What to work on: Repeat everything from the line holding "What build123d script" to the line holding "ARC_R = 2174.46", inclusive, exactly. Leave out the rest.
--- start ---
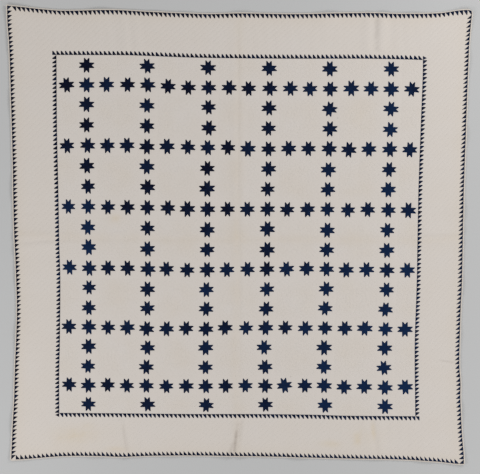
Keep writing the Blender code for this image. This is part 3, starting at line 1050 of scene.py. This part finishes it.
# %% The folded binding
# Columns: distance out from the seam, height above the surface under the quilt
BINDING_SECTION = ((0.0, 3.0), (0.4, 3.5), (1.1, 4.0), (2.2, 4.2), (3.3, 3.9), (4.2, 3.2), (4.8, 2.3),
                   (5.0, 1.6), (4.7, 0.8), (3.8, 0.3), (2.0, 0.1), (-0.6, 0.1))
BINDING_STEP = 4.0
BINDING_WIDTHS_CUT = 2.2
# Puckers: height, length, and the lengths over which they wander and over which they come and go
PUCKER, PUCKER_LENGTH, PUCKER_WANDER, PUCKER_SWELL = 0.22, 5.1, 37, 83
# A tuft of loose thread on the right edge: place along the side, half its width, how far it sticks out
TUFT_SIDE, TUFT_PLACE, TUFT_HALF, TUFT_OUT = "right", 267, 3.0, 4.5
# Rows of the section, counted from 0, that pucker, and those that stick out in the tuft
PUCKER_ROWS, TUFT_ROWS = range(3, 8), range(4, 9)


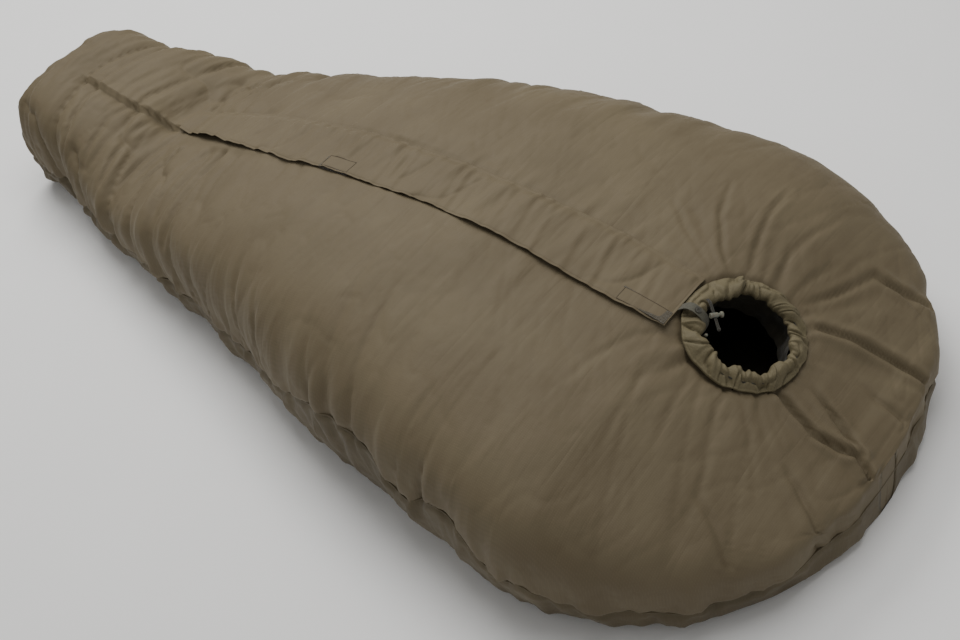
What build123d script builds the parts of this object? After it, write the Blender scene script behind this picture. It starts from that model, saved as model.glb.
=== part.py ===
from build123d import *
import math
import os

# Mummy sleeping bag, lying closed on a flat surface.
# Frame: +Z up, X across the bag, Y along it. The head end is at -Y and the
# foot end at +Y. The origin is the middle of the bottom of the bounding box.
# Units are millimetres. "s" is the distance from the head end: y = s - LENGTH/2.

# ---------------------------------------------------------------- dimensions
LENGTH = 2100.0          # overall length
SEAM_Z = 115.0           # level of the widest line of the cross-section
SHELL_T = 1.2            # outer fabric, with its folded seams
INS_GAP = 0.9            # clearance between the layers
INS_SIDE = 50.0          # insulation thickness at the sides
INS_TOP = 54.0           # insulation thickness over the body
INS_BASE = 37.0          # insulation thickness under the body
LINING_T = 1.2

# the ridge of the bag over the zip is one circular arc in the YZ plane
ARC_S = 837.3            # where the arc is highest, from the head end
ARC_Z = -1816.3          # its centre is far below the bag
ARC_R = 2174.46          # outer fabric's ridge radius

# s, half width, ridge height
STATIONS = [
    (0.0, 78.0, 119.0), (6.0, 104.0, 121.0), (16.0, 152.0, 126.0), (30.0, 206.0, 132.5),
    (50.0, 262.0, 142.0), (75.0, 312.0, 154.5), (105.0, 355.5, 170.0), (150.0, 402.6, 194.2),
    (205.0, 446.0, 224.6), (270.0, 479.0, 259.6), (330.0, 500.0, 289.0), (380.0, 511.0, None),
    (450.0, 516.2, None), (520.0, 508.5, None), (600.0, 497.1, None), (700.0, 483.5, None),
    (840.0, 462.0, None), (1000.0, 419.9, None), (1150.0, 376.2, None), (1300.0, 343.0, None),
    (1420.0, 318.5, None), (1540.0, 293.0, None), (1640.0, 273.0, None), (1700.0, 260.5, 206.5),
    (1760.0, 246.3, 222.5), (1830.0, 224.5, 243.5), (1900.0, 203.4, 256.8), (1970.0, 190.0, 268.0),
    (2030.0, 183.0, 274.5), (2062.0, 178.5, 268.0), (2082.0, 166.0, 246.0), (2094.0, 140.0, 207.0),
    (2100.0, 112.0, 170.0),
]
SECTION_P = 0.58         # roundness of the cross-section above the seam

# zip
ZIP_S0, ZIP_S1 = 384.0, 1666.0    # tapes
SLOT_W = 17.0                     # half width of the gap that holds the zip
SLIDER_S = 400.0                  # slider's middle, zip closed
SLIDER_END = 1642.0               # slider's middle, zip open
# storm flap over the zip
FLAP_S0, FLAP_S1 = 375.0, 1632.0
FLAP_SPLIT = 636.0                # the top of the flap lifts from here up
FLAP_X0, FLAP_X1 = -70.0, 60.0    # free edge and sewn edge
FLAP_T = 3.0
FLAP_RISE = 5.5                   # underside above the shell
# face opening
RING_X, RING_S, RING_Z = 16.0, 273.0, 267.0
RING_TILT = 26.5
RING_R, RING_T = 92.0, 16.0       # gathered channel, middle radius and tube radius
CORD_R = 1.3

os.makedirs("parts", exist_ok=True)


def arc_z(s, r=ARC_R):
    return ARC_Z + math.sqrt(r * r - (s - ARC_S) ** 2)


def arc_deg(s, r=ARC_R):
    return math.degrees(math.asin((s - ARC_S) / r))


def write(shape, name):
    if isinstance(shape, (list, tuple)):
        shape = Compound(children=list(shape)) if len(shape) > 1 else shape[0]
    shape.label = name
    export_step(shape, f"parts/{name}.step")
    print(name, round(shape.volume), flush=True)


# ------------------------------------------------------------- body of the bag
def at(s):
    """Half width and ridge height at s, by a monotone cubic through STATIONS."""
    pts = [(q, w, arc_z(q) if h is None else h) for q, w, h in STATIONS]
    for i in range(len(pts) - 1):
        if pts[i][0] <= s <= pts[i + 1][0]:
            break
    out = []
    for k in (1, 2):
        def slope(j):
            if j <= 0 or j >= len(pts) - 1:
                j0, j1 = (0, 1) if j <= 0 else (len(pts) - 2, len(pts) - 1)
                return (pts[j1][k] - pts[j0][k]) / (pts[j1][0] - pts[j0][0])
            m0 = (pts[j][k] - pts[j - 1][k]) / (pts[j][0] - pts[j - 1][0])
            m1 = (pts[j + 1][k] - pts[j][k]) / (pts[j + 1][0] - pts[j][0])
            return 0.0 if m0 * m1 <= 0 else 2 * m0 * m1 / (m0 + m1)
        h = pts[i + 1][0] - pts[i][0]
        t = (s - pts[i][0]) / h
        m0, m1 = slope(i) * h, slope(i + 1) * h
        out.append(pts[i][k] * (2 * t ** 3 - 3 * t * t + 1) + m0 * (t ** 3 - 2 * t * t + t)
                   + pts[i + 1][k] * (3 * t * t - 2 * t ** 3) + m1 * (t ** 3 - t * t))
    if STATIONS[i][2] is None and STATIONS[i + 1][2] is None:
        out[1] = arc_z(s)
    return out


COL_S0, COL_S1 = 470.0, 512.0     # draft collar
g = 0.3
d = SHELL_T + INS_GAP
e = INS_GAP


def cuts(s0, s1):
    """Stations used between s0 and s1, both ends included."""
    mid = [q for q, _, _ in STATIONS]
    mid += [(p + q) / 2 for p, q in zip(mid, mid[1:]) if q - p > 75]
    mid += [d + INS_SIDE + e, LENGTH - d - INS_SIDE - e, COL_S0, COL_S1]
    return [s0] + sorted(q for q in mid if s0 + 3 < q < s1 - 3) + [s1]


def top_pt(s, t, ins):
    """Point on the upper surface; t runs from 0 at +X to 180 at -X. ins = side, top, base insets."""
    a, h = at(s)
    side, top, base = ins
    c, q = math.cos(math.radians(t)), max(math.sin(math.radians(t)), 0.0)
    x = math.copysign(abs(c) ** SECTION_P, c) * a if abs(t - 90) > 1e-6 else 0.0
    z = SEAM_Z + (h - SEAM_Z) * q ** SECTION_P
    return (x * (a - side) / a, s - LENGTH / 2, base + z * (h - top - base) / h)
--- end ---
Solution to the exercise:
What build123d script builds the parts of this object? After it, write the Blender scene script behind this picture. It starts from that model, saved as model.glb.
=== part.py ===
from build123d import *
import math
import os

# Mummy sleeping bag, lying closed on a flat surface.
# Frame: +Z up, X across the bag, Y along it. The head end is at -Y and the
# foot end at +Y. The origin is the middle of the bottom of the bounding box.
# Units are millimetres. "s" is the distance from the head end: y = s - LENGTH/2.

# ---------------------------------------------------------------- dimensions
LENGTH = 2100.0          # overall length
SEAM_Z = 115.0           # level of the widest line of the cross-section
SHELL_T = 1.2            # outer fabric, with its folded seams
INS_GAP = 0.9            # clearance between the layers
INS_SIDE = 50.0          # insulation thickness at the sides
INS_TOP = 54.0           # insulation thickness over the body
INS_BASE = 37.0          # insulation thickness under the body
LINING_T = 1.2

# the ridge of the bag over the zip is one circular arc in the YZ plane
ARC_S = 837.3            # where the arc is highest, from the head end
ARC_Z = -1816.3          # its centre is far below the bag
ARC_R = 2174.46          # outer fabric's ridge radius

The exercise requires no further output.